Très touristique également, le lac Pavin a la réputation d'être le plus beau lac d'Auvergne. C'est assurément l'un des plus captivants : ses eaux occupent un cratère profond de 92 mètres et ne se mélangent que très rarement entre la surface et les profondeurs. Les géologues le qualifient ainsi de lac méromictique. Interdit à la baignade, ses eaux profondes sont bourrées de gaz et de bactéries, mais ses eaux oxygénées laissent tout de même place à une vie plus rassurante faisant les beaux jours de l'omble chevalier.


Cette situation particulière, apparemment unique en France, alimente bien des légendes depuis le Moyen Âge, et toujours sous le masque de la tragédie. Il faut dire que ce lac est né de la violence, l'éruption qui l'a créé ayant laissé des traces jusqu'en Suisse, aussi ne s'étonnera-t-on guère de le savoir propice au drame. Son nom vient d'ailleurs du latin pavere qui signifie "être épouvanté". Tout un programme… On raconte par exemple que le village originel de Besse y serait englouti par punition divine et qu'y jeter une pierre le dernier jour de l'année permettrait d'entendre les cloches de l'église chanter toute leur détresse.


En tant que promeneur, l'intérêt du lac vient surtout de ses couleurs chatoyantes sous le soleil, et des multiples points de vue sur les volcans alentour. Le lac Pavin est d'ailleurs situé aux pieds du puy de Montchal qui offre manifestement une vision époustouflante sur les monts Dore et le Cézallier. Dommage que je n'aie pas eu l'information plus tôt, mais le tour des rivages n'est pas en reste, surtout dans la partie orientale où le sentier se met à surplomber une falaise. On peut ainsi admirer le sommet du puy de Chambourguet, mais aussi le point culminant du Sancy, ainsi que toute la face sud-est des monts Dore.


Les eaux virant du bleu roi au bleu turquoise en fonction de l'ensoleillement apportent également une belle variété de nuances au gré de cette balade d'une facilité enfantine, adaptée à tous les publics.

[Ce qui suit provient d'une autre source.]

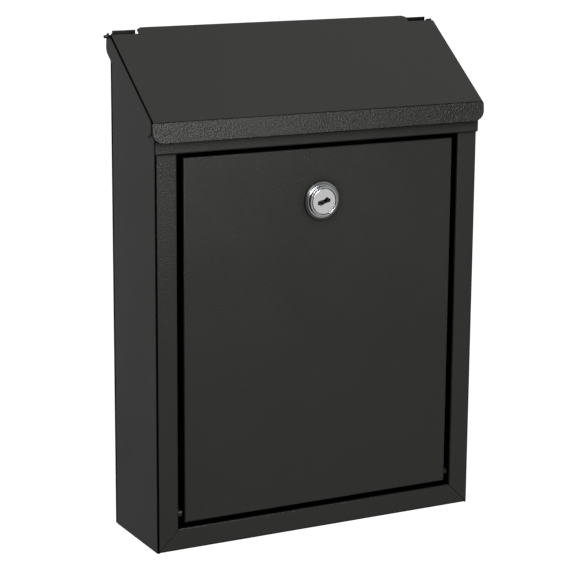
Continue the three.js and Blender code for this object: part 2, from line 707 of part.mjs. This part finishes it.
function lockPlug() {
  const faceBack = RECESS + LOCK_PLAY;
  const face = RING_FRONT - PLUG_SUNK;
  const faceRadius = RECESS_RADIUS - LOCK_PLAY;
  const shaftEnd = CAM_FRONT + GAP;
  let plug = turned([
    [0, shaftEnd],
    [PLUG_RADIUS, shaftEnd],
    [PLUG_RADIUS, faceBack],
    [faceRadius, faceBack],
    [faceRadius, face - PLUG_CHAMFER],
    [faceRadius - PLUG_CHAMFER, face],
    [0, face],
  ]);
  plug = plug.subtract(keyway());
  const halfSlot = WAFER_HEIGHT / 2 + WAFER_SLOT_AIR;
  for (let i = 0; i < WAFER_COUNT; i++) {
    const y = waferBack(i);
    const span = [y - WAFER_SLOT_AIR, y + WAFER_THICKNESS + WAFER_SLOT_AIR];
    plug = plug.subtract(box([-PLUG_RADIUS, PLUG_RADIUS], span, [-halfSlot, halfSlot]));
  }
  const across = [-DRIVE_HALF, DRIVE_HALF];
  // The square stands level with the cam's hole while the keyway is tilted.
  const square = box(across, [-shaftEnd - GAP, -CAM_BACK - GAP], across);
  plug = plug.add(square.rotate(0, THREE.MathUtils.radToDeg(KEYWAY_TILT), 0));
  return plug.subtract(rod("y", SCREW_RADIUS + GAP, SCREW_TIP - GAP, FAR));
}

function lockWafer(i) {
  const y = waferBack(i);
  const half = WAFER_HEIGHT / 2;
  const plate = box([-WAFER_HALF, WAFER_HALF], [y, y + WAFER_THICKNESS], [-half, half]);
  const window = [WAFER_WALLS.x - WAFER_HALF, WAFER_HALF - WAFER_WALLS.y];
  return plate.subtract(box(window, [y - 1, y + 2 * WAFER_THICKNESS], [-half / 2, half / 2]));
}

/** The cam, lying to the left: a round hub with a square hole and a tapering arm. */
function lockCam() {
  const half = CAM_WIDTH / 2;
  const tipX = CAM_TIP - CAM_LENGTH;
  const tipHalf = half - CAM_TAPER;
  const arm = new THREE.Shape();
  arm.moveTo(0, half);
  arm.lineTo(tipX, tipHalf);
  arm.absarc(tipX, tipHalf - CAM_TIP, CAM_TIP, Math.PI / 2, Math.PI);
  arm.absarc(tipX, CAM_TIP - tipHalf, CAM_TIP, Math.PI, 1.5 * Math.PI);
  arm.lineTo(0, -half);
  arm.closePath();
  const square = [-DRIVE_HALF - GAP, DRIVE_HALF + GAP];
  return prism("y", arm, -CAM_FRONT, -CAM_BACK)
    .add(rod("y", PLUG_RADIUS + CAM_HUB_RIM, -CAM_FRONT, -CAM_BACK))
    .subtract(box(square, [0, FAR], square));
}

function camWasher() {
  const front = -CAM_BACK + GAP;
  const hole = rod("y", SCREW_RADIUS + GAP, 0, FAR);
  const radius = DRIVE_HALF + GAP + CAM_WASHER.x;
  return rod("y", radius, front, front + CAM_WASHER.y).subtract(hole);
}

function camScrew() {
  const top = SCREW_SEAT + SCREW_HEAD.y;
  const halfSlot = SCREW_SLOT.x / 2;
  return rod("y", SCREW_RADIUS + SCREW_HEAD.x, SCREW_SEAT, top)
    .subtract(box([-halfSlot, halfSlot], [top - SCREW_SLOT.y, FAR], [-FAR, FAR]))
    .add(rod("y", SCREW_RADIUS, SCREW_TIP, SCREW_SEAT + GAP));
}

// ---- the mailbox --------------------------------------------------------------------------------

const group = new THREE.Group();

/** A group whose own origin is a joint's axis. */
function frameAt(parent, x, y, z) {
  const frame = new THREE.Group();
  frame.position.set(x, y, z);
  parent.add(frame);
  return frame;
}

const housing = frameAt(group, 0, -(DEPTH + FIELD_PROUD), -WALL_CENTRE);
housing.add(
  node("left_side_panel", sidePanel(-1), powderCoat),
  node("right_side_panel", sidePanel(1), powderCoat),
  node("back_panel", backPanel(), powderCoat),
  node("bottom_pan", bottomPan(), powderCoat),
  node("front_top_rail", frontRail(), powderCoat),
);

const lidHinge = frameAt(housing, 0, HINGE_Y, HINGE_Z);
const lidMesh = node("lid", lid(), powderCoat);
lidMesh.rotation.x = LID_SLOPE;
lidHinge.add(node("hinge_rod", hingeRod(), darkSteel), lidMesh);

const doorHinge = frameAt(housing, 0, PIVOT_IN, PIVOT_Z);
doorHinge.add(
  node("left_pivot_rivet", pivotRivet(-1), darkSteel),
  node("right_pivot_rivet", pivotRivet(1), darkSteel),
  node("left_pivot_spacer", pivotSpacer(-1), darkSteel),
  node("right_pivot_spacer", pivotSpacer(1), darkSteel),
  node("door_panel", doorPanel(), powderCoat),
);

const lock = frameAt(doorHinge, 0, -PIVOT_IN, LOCK_Z - PIVOT_Z);
lock.add(
  node("lock_rosette", lockRosette(), chrome),
  node("lock_housing", lockHousing(), chrome),
  node("lock_nut", lockNut(), zincSteel),
  node("lock_cam", lockCam(), zincSteel),
  node("cam_washer", camWasher(), zincSteel),
  node("cam_screw", camScrew(), zincSteel),
);

const keyed = frameAt(lock, 0, 0, 0);
keyed.rotation.y = -KEYWAY_TILT;
keyed.add(node("lock_plug", lockPlug(), satinNickel));
for (let i = 0; i < WAFER_COUNT; i++) {
  keyed.add(node(`lock_wafer_${i + 1}`, lockWafer(i), brass));
}

export default group;
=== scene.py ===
import math

import bpy
from mathutils import Matrix, Vector


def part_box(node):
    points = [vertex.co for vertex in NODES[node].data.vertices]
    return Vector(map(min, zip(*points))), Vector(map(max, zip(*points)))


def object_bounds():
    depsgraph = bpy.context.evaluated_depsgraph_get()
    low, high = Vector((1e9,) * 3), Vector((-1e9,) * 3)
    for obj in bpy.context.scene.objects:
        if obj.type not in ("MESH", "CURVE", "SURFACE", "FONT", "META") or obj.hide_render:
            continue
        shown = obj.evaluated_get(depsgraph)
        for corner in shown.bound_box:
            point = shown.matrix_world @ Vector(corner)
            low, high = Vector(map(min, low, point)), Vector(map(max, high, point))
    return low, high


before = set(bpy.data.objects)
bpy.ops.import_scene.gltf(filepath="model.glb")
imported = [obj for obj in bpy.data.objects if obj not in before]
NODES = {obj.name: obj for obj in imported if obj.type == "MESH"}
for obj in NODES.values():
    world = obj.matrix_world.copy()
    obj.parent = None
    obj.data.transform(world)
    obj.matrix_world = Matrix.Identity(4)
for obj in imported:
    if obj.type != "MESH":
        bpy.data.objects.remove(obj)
CAD_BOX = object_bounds()
MM = 0.001
LOWEST = 0
HIGHEST = 1
WHITE = (1, 1, 1, 1)


def corner(node, which):
    """The LOWEST or HIGHEST corner of a CAD node."""
    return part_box(node)[which]


# ---- camera --------------------------------------------------------------------------------------

CAMERA_PLACE = Vector((-0.6758, -1.3099, 0.3274))
CAMERA_TARGET = Vector((0.00087, -0.02566, -0.00670))
CAMERA_ROLL = math.radians(-0.42)
LENS = 129.95  # focal length in millimetres
SENSOR_WIDTH = 36  # millimetres
NEAREST = 0.05  # metres from the camera at which drawing starts
FURTHEST = 100  # and at which it ends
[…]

Finalement, le seul et unique défaut du lac Pavin, et de l'Auvergne tout entière, c'est qu'il s'agit du temple… de la famille nucléaire. On n'y croisera que des couples hétéros, par essence très mal habillés, et affublés d'enfants en bas âge qui ne regardent pas devant eux et fondent en larmes dès qu'ils se prennent les pieds dans une racine, où qui ont des conversations affligeantes quant à la typologie des excréments d'animaux. Sans parler de ces mères hystériques qui hurlent au moindre danger, le péril en question étant une souche s'élevant à dix centimètres du sol, qui leur donne l'impression que leur rejeton va se suicider du haut de la cathédrale de Milan! Le pire étant qu'on retrouve certaines des mêmes familles croisées la veille au puy de Dôme, mais pas la Francilienne inquisitrice, dieu merci! En attendant, à part moi, les deux seules autres personnes vêtues correctement étaient… un vieux couple gay avec des chapeaux. CQFD. Certes, tout le monde n'est pas tenu de se parer comme une baronne pour aller faire le tour du lac Pavin, mais cela dit, aucun arrêté préfectoral n'impose le port d'anoraks phosphorescents non plus. Alors, je sais que l'hétérosexualité est une souffrance pour tous ces gens privés du gène du bon goût, mais ne soyez pas tristes : ce n'est pas irrémédiable!


La preuve en image! Voici un couple hétérosexuel qui sait comment se vêtir pour faire le tour d'un lac. Vous voyez bien que tout n'est pas perdu! Que l'esprit de la baronne guide les randonneurs à l'avenir! Amen!